On July 29, dozens of armed men attacked a police station in Al-Arish and exchanged fire with security forces. The attack resulted in the death of one police officer, one army officer and a low-ranking policeman. Twelve police officers and 10 civilians were also injured in the crossfire.
Clashes continued until the early hours of July 30, before unidentified gunmen attacked, for the fifth time since February, a natural gas pipeline located about 15 kilometers from Al-Arish. The pipeline delivers gas to Israel and Jordan.
Egypt supplies about 40 percent of Israel’s natural gas used to produce electricity. Egyptian political forces had frequently slammed the former regime for entering into a deal with Israel and selling the gas at below market prices.

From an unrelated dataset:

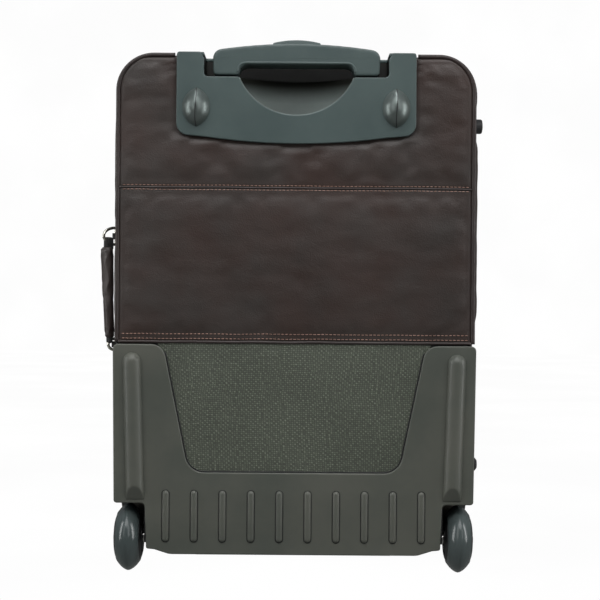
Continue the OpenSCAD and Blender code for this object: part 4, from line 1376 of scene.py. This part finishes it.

Ousted president Hosni Mubarak is currently facing trial over several charges including corruption in the gas deal to Israel which led to losses of revenue worth over $700 million.
Masked men had earlier attempted to damage a statue of the late president Anwar Sadat, who was assassinated by Islamist militants in 1981, a few years after he signed the peace treaty with Israel.
On the same day, others attacked the holy Shrine of Sheikh Zewaid in the town carrying the same name.
Extremist groups believe that building statues of human figures and shrines is prohibited by Islam.
The July 29 attacks coincided with peaceful protests in Cairo’s Tahrir Square and other parts of Egypt held by tens of thousands of Islamists to reiterate their call for establishing an Islamic state and rejecting the supra-constitutional principles proposed by secular political groups.
A few days after the July attacks, a group naming itself the El-Qaeda Network in Sinai Peninsula, released a statement that demanded the province be turned into an Islamic Caliphate.
The group urged the Egyptian army to breach the Camp David Peace Accords and interfere to end the siege on Gaza.